Worship and our reponse: part two of What is Praise and Worship

In my thinking about worship leading, I suggested that the key part of worship relied on the question: what does God require? (read the article here)  Based on Micah 6.8: seek justice, love mercy, walk humbly, and encouraging one another 1 Thes 5.11 and Ephesians 5.19.  But worship must be directed towards God, otherwise it becomes idolatrous.  So its direction is to God, but it’s purpose is encouragement.

But within that I have remained uncomfortable that it’s not the whole story.  What happens when for some unaccountable reason we have such a profound sense of God that we actually respond to his presence.  This then is a deeper worship.  Not less than the first however: whilst the opposite of deeper is shallow, lets accept that if you go swimming in the sea you have to go through the shallows to get to somewhere which is out of your depth, but it’s still the sea.  And one bit of sea is indistinguishable from the next!  It’s just you do different things at different depths.

We can see this as King Saul joins the prophets and the Spirit falls on him and he prophecies (1 Samuel 19.24); or when the Holy Spirit falls on the gentiles in Acts (Acts 10.34  -48) and it’s a case of ‘quick, get the water’ and they worship God.  And moving back to the Revelation passage of heaven, the creatures are in worship of God out of response (Chapter 4 verses 9-11 ).  This is a responsive worship to God’s presence.

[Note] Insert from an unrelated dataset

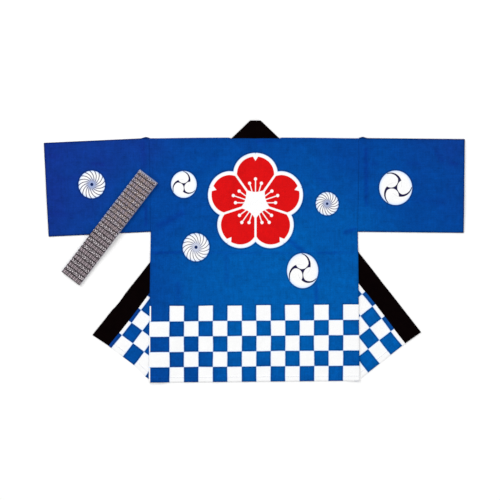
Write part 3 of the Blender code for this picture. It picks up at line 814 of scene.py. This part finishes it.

Just to flip it on its head for a second though, for reasons of completion, how rare is it that we can turn up in a worship service actually ready to worship?  Yes there is anticipation, but we don’t, for want of a better phrase, feel in the zone.  Now I’m not saying that that isn’t possible.  If your life is an act of worship, and sometimes I can testify to the moments when I have walked into a worship event ready to worship, then you can go straight in with a sense of God’s presence and respond to his love.  But it is more the exception than the rule (please comment if you have found different!).

So where does that leave us?

Perhaps here: that we begin with worship that is an act of our will. “Praise my soul” is an oft repeated phrase in the psalms: it is an act of will to instruct my soul that I will give God the honour he deserves as I consider what he has done for me.  He deserves our praise.  This is where we give encouragement to one another.  Then somewhere this transitions into a response to God as his spirit moves on his will worshippers.  We don’t worship to persuade God to move on us, it is his delight to do so but only when we are willing.

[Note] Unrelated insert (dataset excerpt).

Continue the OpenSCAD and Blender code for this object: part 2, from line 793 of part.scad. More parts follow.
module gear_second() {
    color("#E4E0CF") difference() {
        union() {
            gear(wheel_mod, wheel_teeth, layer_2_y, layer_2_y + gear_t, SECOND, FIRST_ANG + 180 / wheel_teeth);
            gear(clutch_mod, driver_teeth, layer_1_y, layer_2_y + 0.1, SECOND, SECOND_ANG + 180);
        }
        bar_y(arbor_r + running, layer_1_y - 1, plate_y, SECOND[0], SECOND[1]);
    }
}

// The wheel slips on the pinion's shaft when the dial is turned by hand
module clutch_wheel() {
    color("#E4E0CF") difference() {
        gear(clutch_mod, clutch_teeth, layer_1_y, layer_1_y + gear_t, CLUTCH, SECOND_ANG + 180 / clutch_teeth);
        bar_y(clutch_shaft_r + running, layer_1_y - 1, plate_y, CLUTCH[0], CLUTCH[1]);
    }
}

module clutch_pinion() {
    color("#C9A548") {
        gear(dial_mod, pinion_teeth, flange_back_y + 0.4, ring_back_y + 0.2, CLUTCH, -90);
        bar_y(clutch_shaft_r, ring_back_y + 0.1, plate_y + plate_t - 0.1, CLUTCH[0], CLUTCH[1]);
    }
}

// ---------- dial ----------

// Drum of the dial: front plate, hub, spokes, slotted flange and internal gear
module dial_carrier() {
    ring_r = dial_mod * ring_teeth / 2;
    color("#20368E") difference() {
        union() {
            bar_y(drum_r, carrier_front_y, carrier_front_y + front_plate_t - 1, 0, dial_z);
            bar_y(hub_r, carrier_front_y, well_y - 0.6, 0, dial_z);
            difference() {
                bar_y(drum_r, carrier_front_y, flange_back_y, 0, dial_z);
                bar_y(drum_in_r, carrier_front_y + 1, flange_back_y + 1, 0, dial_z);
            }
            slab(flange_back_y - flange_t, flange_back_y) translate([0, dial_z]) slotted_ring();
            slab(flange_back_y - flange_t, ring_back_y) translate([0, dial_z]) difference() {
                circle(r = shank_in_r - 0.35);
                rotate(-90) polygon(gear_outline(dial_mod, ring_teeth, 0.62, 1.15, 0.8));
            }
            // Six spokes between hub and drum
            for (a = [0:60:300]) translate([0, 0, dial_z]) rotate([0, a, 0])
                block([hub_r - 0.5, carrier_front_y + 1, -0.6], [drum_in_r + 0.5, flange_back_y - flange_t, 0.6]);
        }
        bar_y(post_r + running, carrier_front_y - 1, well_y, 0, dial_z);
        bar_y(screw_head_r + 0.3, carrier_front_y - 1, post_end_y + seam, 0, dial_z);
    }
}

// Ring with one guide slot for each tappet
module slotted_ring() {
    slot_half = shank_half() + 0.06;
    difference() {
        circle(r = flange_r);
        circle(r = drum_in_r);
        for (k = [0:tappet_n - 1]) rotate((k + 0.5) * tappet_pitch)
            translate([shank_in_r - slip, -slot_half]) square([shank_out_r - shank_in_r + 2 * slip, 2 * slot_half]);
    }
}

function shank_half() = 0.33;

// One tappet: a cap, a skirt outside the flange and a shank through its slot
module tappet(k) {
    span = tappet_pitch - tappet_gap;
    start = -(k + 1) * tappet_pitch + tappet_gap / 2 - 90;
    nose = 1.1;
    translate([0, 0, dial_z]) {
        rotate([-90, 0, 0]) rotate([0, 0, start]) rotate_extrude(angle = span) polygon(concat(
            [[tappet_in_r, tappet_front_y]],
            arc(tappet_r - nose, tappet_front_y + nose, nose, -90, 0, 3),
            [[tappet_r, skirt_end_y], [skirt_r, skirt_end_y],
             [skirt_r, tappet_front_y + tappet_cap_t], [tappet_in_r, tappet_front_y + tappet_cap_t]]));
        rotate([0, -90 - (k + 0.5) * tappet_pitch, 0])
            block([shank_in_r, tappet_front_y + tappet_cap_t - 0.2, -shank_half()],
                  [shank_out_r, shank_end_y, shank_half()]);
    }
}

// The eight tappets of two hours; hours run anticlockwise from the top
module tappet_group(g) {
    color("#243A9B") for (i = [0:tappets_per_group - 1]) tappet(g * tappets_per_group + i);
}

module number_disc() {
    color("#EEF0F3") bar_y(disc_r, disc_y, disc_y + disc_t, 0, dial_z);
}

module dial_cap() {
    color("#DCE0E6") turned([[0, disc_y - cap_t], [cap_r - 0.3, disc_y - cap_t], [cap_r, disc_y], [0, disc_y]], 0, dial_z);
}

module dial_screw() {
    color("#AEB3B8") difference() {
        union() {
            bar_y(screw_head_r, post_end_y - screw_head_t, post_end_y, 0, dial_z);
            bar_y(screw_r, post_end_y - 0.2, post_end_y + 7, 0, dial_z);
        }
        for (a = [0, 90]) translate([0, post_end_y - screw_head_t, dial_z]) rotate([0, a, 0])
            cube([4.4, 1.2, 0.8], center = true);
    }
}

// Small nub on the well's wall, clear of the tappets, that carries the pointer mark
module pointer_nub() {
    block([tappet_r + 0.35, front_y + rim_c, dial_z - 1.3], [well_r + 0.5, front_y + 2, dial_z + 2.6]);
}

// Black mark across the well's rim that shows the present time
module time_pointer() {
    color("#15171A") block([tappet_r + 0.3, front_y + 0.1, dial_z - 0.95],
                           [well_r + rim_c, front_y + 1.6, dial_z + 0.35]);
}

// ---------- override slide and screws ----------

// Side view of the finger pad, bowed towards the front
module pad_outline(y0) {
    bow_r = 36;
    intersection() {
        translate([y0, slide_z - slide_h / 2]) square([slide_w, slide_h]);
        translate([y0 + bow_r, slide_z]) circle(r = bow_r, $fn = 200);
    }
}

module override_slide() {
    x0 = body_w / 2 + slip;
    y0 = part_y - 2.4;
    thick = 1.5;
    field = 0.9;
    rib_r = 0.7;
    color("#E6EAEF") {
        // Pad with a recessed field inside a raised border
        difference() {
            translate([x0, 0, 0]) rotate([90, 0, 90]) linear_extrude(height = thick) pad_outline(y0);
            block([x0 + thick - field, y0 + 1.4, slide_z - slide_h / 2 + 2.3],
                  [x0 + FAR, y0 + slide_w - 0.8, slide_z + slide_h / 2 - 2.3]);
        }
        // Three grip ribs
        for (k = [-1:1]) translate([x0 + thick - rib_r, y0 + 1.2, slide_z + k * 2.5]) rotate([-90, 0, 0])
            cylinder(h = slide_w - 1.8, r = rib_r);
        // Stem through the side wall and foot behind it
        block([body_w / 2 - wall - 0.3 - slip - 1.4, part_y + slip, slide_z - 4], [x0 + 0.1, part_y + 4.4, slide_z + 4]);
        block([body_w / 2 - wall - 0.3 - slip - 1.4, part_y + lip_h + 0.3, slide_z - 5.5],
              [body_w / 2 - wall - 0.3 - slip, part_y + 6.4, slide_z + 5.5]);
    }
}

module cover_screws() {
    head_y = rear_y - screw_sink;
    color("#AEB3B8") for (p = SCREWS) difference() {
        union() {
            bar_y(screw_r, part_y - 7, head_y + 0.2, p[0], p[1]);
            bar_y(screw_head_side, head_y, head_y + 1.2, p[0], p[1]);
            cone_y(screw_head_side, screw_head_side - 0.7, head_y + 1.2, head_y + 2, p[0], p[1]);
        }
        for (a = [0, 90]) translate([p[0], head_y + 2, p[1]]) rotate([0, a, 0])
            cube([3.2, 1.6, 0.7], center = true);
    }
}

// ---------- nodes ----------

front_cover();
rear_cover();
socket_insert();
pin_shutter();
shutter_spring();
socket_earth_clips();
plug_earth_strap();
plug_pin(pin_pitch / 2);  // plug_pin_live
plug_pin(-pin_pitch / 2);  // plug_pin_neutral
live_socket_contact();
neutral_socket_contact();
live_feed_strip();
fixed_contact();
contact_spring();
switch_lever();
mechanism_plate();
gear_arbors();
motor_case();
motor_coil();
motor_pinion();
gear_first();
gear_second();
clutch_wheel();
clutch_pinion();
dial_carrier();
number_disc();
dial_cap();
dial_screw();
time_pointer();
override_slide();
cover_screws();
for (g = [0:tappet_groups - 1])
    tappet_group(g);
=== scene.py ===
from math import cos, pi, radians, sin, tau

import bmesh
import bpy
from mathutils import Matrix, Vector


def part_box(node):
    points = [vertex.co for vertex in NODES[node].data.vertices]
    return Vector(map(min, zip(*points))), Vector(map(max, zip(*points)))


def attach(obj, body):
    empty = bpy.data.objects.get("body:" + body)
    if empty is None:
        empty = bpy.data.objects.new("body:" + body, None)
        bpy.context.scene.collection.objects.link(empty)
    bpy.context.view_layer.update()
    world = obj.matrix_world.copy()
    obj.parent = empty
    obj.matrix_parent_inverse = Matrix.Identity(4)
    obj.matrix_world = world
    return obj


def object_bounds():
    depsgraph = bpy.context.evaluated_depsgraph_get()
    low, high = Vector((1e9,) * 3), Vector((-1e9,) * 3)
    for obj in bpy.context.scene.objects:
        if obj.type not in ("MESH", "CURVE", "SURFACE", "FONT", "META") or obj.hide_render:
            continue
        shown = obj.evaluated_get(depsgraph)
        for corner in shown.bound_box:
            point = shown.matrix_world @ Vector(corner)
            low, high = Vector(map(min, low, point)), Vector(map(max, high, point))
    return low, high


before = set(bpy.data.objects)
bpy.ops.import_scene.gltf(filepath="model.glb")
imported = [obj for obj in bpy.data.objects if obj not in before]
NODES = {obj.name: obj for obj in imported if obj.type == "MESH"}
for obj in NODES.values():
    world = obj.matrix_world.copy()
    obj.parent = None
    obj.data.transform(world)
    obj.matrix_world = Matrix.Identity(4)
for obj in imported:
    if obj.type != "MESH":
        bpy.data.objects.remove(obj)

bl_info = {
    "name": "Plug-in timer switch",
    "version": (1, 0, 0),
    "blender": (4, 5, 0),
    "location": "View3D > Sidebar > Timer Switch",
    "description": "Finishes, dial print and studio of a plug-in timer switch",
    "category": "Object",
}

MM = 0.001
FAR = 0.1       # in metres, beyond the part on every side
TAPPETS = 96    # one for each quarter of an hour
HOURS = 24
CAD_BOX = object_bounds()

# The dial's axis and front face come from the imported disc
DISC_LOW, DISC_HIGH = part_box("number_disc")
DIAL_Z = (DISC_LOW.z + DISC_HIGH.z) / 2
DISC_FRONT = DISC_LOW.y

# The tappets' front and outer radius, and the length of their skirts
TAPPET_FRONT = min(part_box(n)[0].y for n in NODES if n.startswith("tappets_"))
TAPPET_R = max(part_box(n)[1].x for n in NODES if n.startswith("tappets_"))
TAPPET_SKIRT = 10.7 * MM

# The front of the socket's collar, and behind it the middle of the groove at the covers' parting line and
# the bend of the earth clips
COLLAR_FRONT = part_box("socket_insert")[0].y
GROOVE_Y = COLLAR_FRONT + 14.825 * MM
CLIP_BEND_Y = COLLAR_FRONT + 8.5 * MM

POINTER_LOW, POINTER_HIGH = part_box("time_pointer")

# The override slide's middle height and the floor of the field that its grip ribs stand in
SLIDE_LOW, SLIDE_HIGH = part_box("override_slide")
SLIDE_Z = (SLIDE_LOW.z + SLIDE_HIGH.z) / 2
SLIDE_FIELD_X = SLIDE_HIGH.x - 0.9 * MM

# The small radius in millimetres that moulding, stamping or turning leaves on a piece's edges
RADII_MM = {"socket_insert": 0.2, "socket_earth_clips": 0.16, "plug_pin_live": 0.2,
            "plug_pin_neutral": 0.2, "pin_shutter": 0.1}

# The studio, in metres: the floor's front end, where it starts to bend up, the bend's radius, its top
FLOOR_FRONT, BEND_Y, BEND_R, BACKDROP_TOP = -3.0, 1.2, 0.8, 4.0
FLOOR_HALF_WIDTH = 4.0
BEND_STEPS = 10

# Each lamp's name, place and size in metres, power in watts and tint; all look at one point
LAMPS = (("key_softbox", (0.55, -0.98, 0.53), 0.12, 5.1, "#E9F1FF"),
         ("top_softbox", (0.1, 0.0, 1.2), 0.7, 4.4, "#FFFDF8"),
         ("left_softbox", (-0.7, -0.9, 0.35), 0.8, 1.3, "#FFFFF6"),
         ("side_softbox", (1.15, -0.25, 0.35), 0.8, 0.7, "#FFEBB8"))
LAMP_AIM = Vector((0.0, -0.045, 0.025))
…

And this mystical engagement is transformative.

Now, if there is any evidence in this from Scripture, I have to ask if we consider the Last Supper, what happened there?  Jesus was in a rather troubled state, and from the words in John looks like it wasn’t one last great ‘hurrah’ before they left the scene.  No, there was a really down beat mood, they sang a song, and left.  What song?  Probably from those that were psalms and spoke of the release from Egypt. (Mark 14.26).  These encouraged them, reminded them of what God had done.  But do we really think that they had an emotional worshipful experience in the presence of God as we might understand an ecstatic event?  Possibly not!

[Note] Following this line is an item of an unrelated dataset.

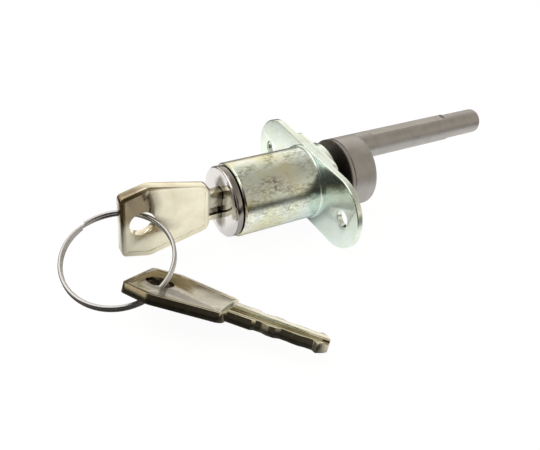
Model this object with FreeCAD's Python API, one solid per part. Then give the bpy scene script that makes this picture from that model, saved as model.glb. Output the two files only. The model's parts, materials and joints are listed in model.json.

When we are in a fresh expressions of church environment it might be hard to engage in that deep worship.  If we are forming worship and celebration around the culture that is attending 1) those people might not like singing for one reason or another 2) there may be others around who are just there to meet for other reasons (we meet in a public space coffee shop…I don’t think they would appreciate 20 people suddenly singing Matt Redman songs!).  So we need to consider carefully what worship is before we reach for the guitars.  I’m not saying it’s not appropriate, we just need to think first about context and culture.  But worship is important.

So we need to realise that shallow worship is not less than deep worship.  The act of encouraging one another is perfectly fine, in fact I would even suggest that in the majority of our churches this is exactly the kind of worship they participate in week after week.  And there are ways of engaging culturally with that shallow worship.

But let us not forget that there is the deeper worship.  As we explore the shallows we naturally go deeper as we grow in confidence, if we allow ourselves to.  And it doesn’t all have to be about singing either.  Currently I am researching the mystics (which isn’t as dodgy as it sounds…perhaps a more familiar word would be charismatic) an many of them found non-ecstatic experiences of worship, which were very profound.  Others found ecstatic experiences.  But all of them found a deepening of faith and worship, both as individuals and in a corporate context, and not necessarily involving song.  In fact the discipline of prayer and holy life seems to be one of the keys.